Le média rappelait d’ailleurs, l’année dernière, que «c’est une infraction, aux yeux des lois canadiennes, de représenter ou conseiller une personne en matière d’immigration, à moins d’être un conseiller réglementé, un homme de loi ou un notaire». Même son de cloche du côté de l’avocate américaine Nathalie F. Scott, contactée par watson, qui conseille d’identifier «un cabinet d’avocat fiable, pas une usine avec un avocat à la tête que le client ne verra jamais et des dizaines de petites mains qui sont payées une misère – parfois par nombre de dossiers - et n’ont qu’un training “light”».
Le graal? La Green Card!
Si les mois d’octobre et de novembre sont d’abord synonymes d’Halloween et de Thanksgiving de l’autre côté de l’Atlantique, c’est aussi la période de la célèbre loterie pour tenter d’obtenir une précieuse carte verte, ouvrant chaque année la porte à 55 000 travailleurs désireux de tutoyer le rêve américain.

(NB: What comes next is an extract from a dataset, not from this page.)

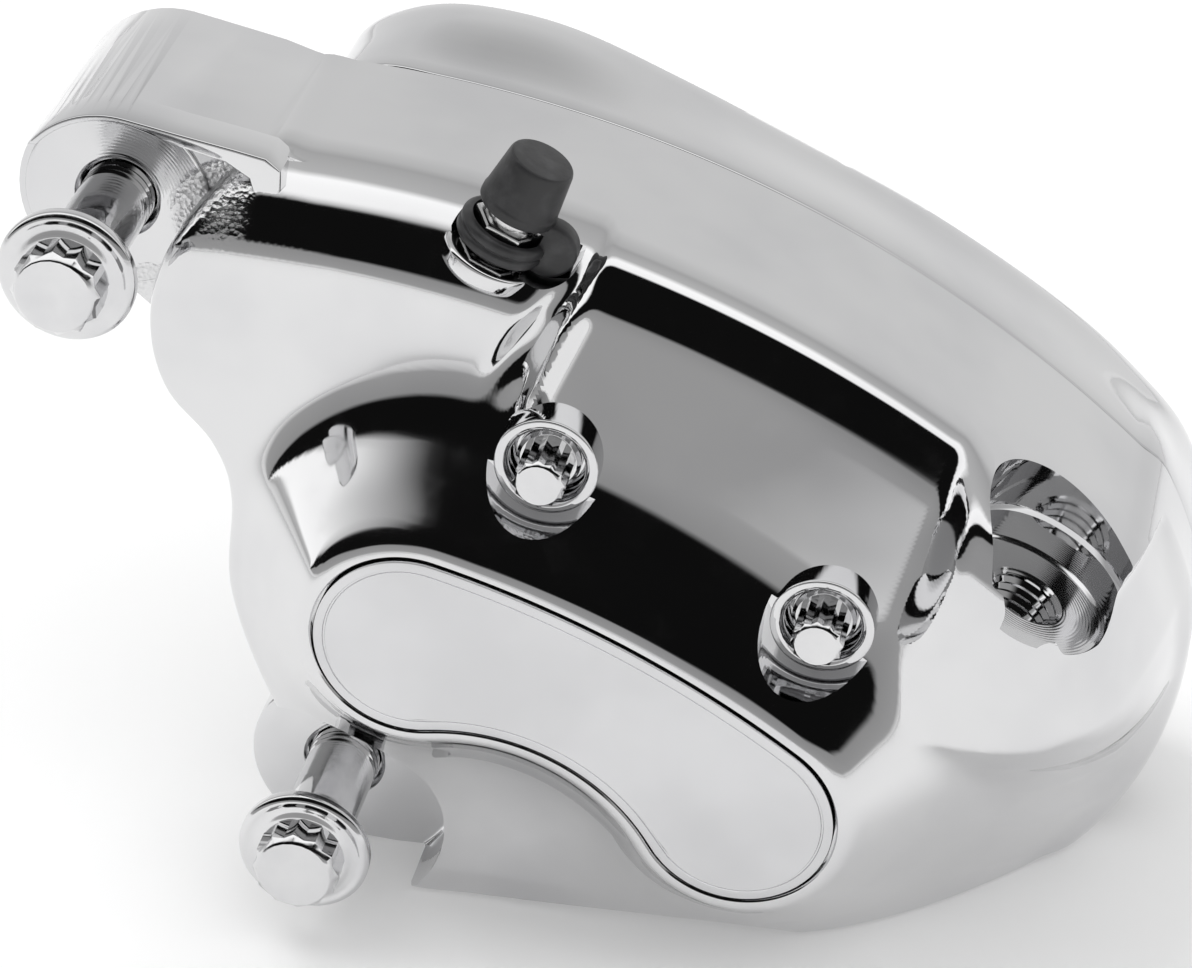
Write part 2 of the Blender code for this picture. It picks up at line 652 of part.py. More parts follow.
def make_o_rings():
    for index, angle in enumerate(crossover_angles):
        u, v = polar(crossover_radius, angle)
        wire = o_ring_wire - touch_gap / 2
        ring = []
        for step in range(6):
            turn = math.pi / 2 - 2 * math.pi * step / 6
            ring.append((o_ring_radius + wire * math.cos(turn), wire * math.sin(turn)))
        place = pose(u, v, disc_plane_y - o_ring_wire + touch_gap / 2, wheel_axis)
        turned(f"crossover_o_ring_{index + 1}", ring, place, seal_rubber, 20)


def make_bleeder():
    """Bleed screw with a hexagon and a barb, and its rubber cap with a retaining strap."""
    place = pose(bleeder_chord, bleeder_seat_v, bleeder_y, radial_axis)
    tip = bleeder_thread_length
    profile = [(0, 12.4), (bleeder_nipple_radius - 0.5, 12.4), (bleeder_nipple_radius, 11.2)]
    profile += [(bleeder_nipple_radius - 0.6, 10.2), (bleeder_nipple_radius - 0.4, 7.6)]
    profile += [(bleeder_thread_radius, 7.2), (bleeder_thread_radius, -tip + 3.0), (0, -tip)]
    valve = turned("bleeder_valve", profile, place, satin, 24)
    hexagon = helper("bleeder_hexagon", cylinder_mesh(bleeder_hex_radius, 4.6, 6),
                     place @ Matrix.Translation((0, 0, 0.5 * MM)))
    joined(valve, "UNION", hexagon)

    inner = bleeder_thread_radius + touch_gap
    cap = [(0, 14.8), (cap_top_radius - 0.5, 14.8), (cap_top_radius, 14.2), (cap_radius, 7.9)]
    cap += [(cap_radius, 6.9), (inner, 6.9), (inner, 12.8), (0, 12.8)]
    cap = turned("bleeder_cap", cap, place, black_rubber, 28)
    ring_radius = bleeder_hex_radius + 1.4
    collar = cylinder_mesh(ring_radius, 3.2, 28)
    collar = helper("cap_collar", collar, place @ Matrix.Translation((0, 0, 1.2 * MM)))
    lobe = cylinder_mesh(strap_lobe_radius, strap_lobe_width, 28)
    spot = pose(bleeder_chord + ring_radius, bleeder_seat_v + 4.2,
                bleeder_y - strap_lobe_width / 2, wheel_axis)
    lobe = helper("cap_strap", lobe, spot)
    joined(cap, "UNION", collar, lobe)
    room = cylinder_mesh(bleeder_hex_radius + touch_gap, 6.0, 28)
    neck = cylinder_mesh(bleeder_thread_radius + touch_gap, 9.0, 28)
    joined(cap, "DIFFERENCE", helper("cap_hexagon_room", room, place),
           helper("cap_neck_room", neck, place))


def make_mounting_bolts():
    """Flanged twelve-point bolts at the depth where they clamp a fork lug to the ears."""
    for name, spot in (("upper", upper_bolt), ("lower", lower_bolt)):
        place = pose(*spot, ear_face_y - fork_lug_thickness, -wheel_axis)
        length = fork_lug_thickness + mount_bolt_engagement
        thickness = mount_flange_thickness
        profile = [(0, thickness + 1.2), (mount_head_radius + 0.6, thickness + 1.2)]
        profile += [(mount_flange_radius, thickness), (mount_flange_radius, 0)]
        profile += [(mount_bolt_radius, 0), (mount_bolt_radius, -length + 1.0)]
        profile += [(mount_bolt_radius - 1.0, -length), (0, -length)]
        bolt = turned(f"mounting_bolt_{name}", profile, place, chrome, 32)
        head = star_mesh(mount_head_radius, mount_head_height)
        joined(bolt, "UNION", helper(f"mount_head_{name}", head, place))


make_outer_body()
make_inner_body()
make_inset_plate()
make_pistons()
make_pads()
make_spring()
make_pad_pins()
make_bridge_bolts()
make_o_rings()
make_bleeder()
make_mounting_bolts()
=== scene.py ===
import math

import bmesh
import bpy
import json
import numpy as np
from mathutils import Matrix, Vector

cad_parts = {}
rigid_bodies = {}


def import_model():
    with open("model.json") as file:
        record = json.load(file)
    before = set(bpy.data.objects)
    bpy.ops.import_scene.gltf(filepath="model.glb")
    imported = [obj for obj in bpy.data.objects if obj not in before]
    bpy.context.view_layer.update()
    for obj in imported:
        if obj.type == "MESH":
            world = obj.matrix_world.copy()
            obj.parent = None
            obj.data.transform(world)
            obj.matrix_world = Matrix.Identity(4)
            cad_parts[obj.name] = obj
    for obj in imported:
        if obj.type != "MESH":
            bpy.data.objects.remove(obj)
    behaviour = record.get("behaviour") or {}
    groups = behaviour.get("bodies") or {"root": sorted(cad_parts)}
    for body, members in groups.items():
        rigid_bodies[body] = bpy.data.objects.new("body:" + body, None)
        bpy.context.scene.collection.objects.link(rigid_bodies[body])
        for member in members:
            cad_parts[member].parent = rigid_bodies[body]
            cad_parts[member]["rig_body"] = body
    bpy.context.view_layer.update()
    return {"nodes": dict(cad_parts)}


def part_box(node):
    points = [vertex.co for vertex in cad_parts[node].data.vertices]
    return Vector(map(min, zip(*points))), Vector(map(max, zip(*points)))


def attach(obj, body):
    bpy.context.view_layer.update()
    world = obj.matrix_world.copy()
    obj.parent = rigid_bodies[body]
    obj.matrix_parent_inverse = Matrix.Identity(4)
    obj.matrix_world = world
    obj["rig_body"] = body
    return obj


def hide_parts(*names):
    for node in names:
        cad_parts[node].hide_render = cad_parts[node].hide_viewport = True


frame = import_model()
mm = 0.001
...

Une saison forcément fertile en arnaques en tout genre.
Il y a peu, les spécialistes pouvaient encore alerter facilement contre les arnaques à la carte verte en rappelant que la participation à cette Green Card Lotery était gratuite. Depuis 2025 (et Donald Trump), l’inscription à la loterie coûte désormais un dollar. Si cela peut paraître anodin, c’est en réalité un nouveau revenu sans effort pour les Etats-Unis, puisque près de 25 millions de ressortissants étrangers tentent chaque année leur chance.
Alors que, d’ordinaire, la fenêtre d’inscription pour le Diversity Visa Lottery Program est ouverte de début octobre à début novembre, cette année, la loterie pour l’obtention d’une carte verte en 2027 se fait méchamment attendre. Si le département d’Etat a assuré tout récemment que «le programme continuera à être mis en œuvre comme l'exige la loi», aucune explication n’a été avancée pour justifier le retard.
Depuis que l’administration Trump est au pouvoir, plusieurs changements majeurs au niveau des permis de travail ont été annoncés fin septembre, à l’instar d’une salve de frais pour toute entreprise américaine désireuse d’engager un employé étranger: le visa H1-B, très utilisé par les employeurs américains pour attirer des spécialistes hautement qualifiés, leur coûtera désormais la somme invraisemblable de 100 000 dollars.
Ce qui a créé un gros vent de panique dans la Silicon Valley, les aéroports, mais également chez Microsoft ou Amazon. Cette dernière avait d’ailleurs alerté ses travailleurs étrangers par l’intermédiaire d’un mémo carrément alarmiste:
La grande question sera de savoir si, depuis l’élection de Donald Trump il y a un an et sa politique migratoire secouante, l’American Dream fait toujours autant rêver les étrangers, au point de tenter leur chance à la loterie de la carte verte, avec le même engouement que dans le passé.
En Suisse, si la plupart des citoyens expatriés s’installent en Europe (la France en tête), les Etats-Unis sont tout de même sur la troisième marche du podium, avec 84 700 résidents. A noter enfin que, depuis le début de l’année 2025, 68 000 Suisses ont déjà choisi d’émigrer dans un autre pays. «Un record sur dix ans», relayait Blick lundi, citant le tout récent baromètre immobilier de la Banque cantonale de Zurich. Maître Nathalie F. Scott a-t-elle constaté elle-même une baisse des dossiers de visa américain dans son quotidien? «Disons que plusieurs sociétés qui m’avaient contactée n’ont plus donné signe, donc je suppose qu’elles ont laissé tomber, mais elles ont aussi pu décider d’utiliser l’une de ces usines à visas».
Et puis, si le Graal standard venait à vous résister, il reste le pass VIP dégoupillé par Donald Trump pour booster l’économie américaine et attirer les plus riches d’entre nous. Seul hic, il vous faudra débourser (au minimum) cinq millions de dollars pour espérer posséder cette fameuse «Gold Card».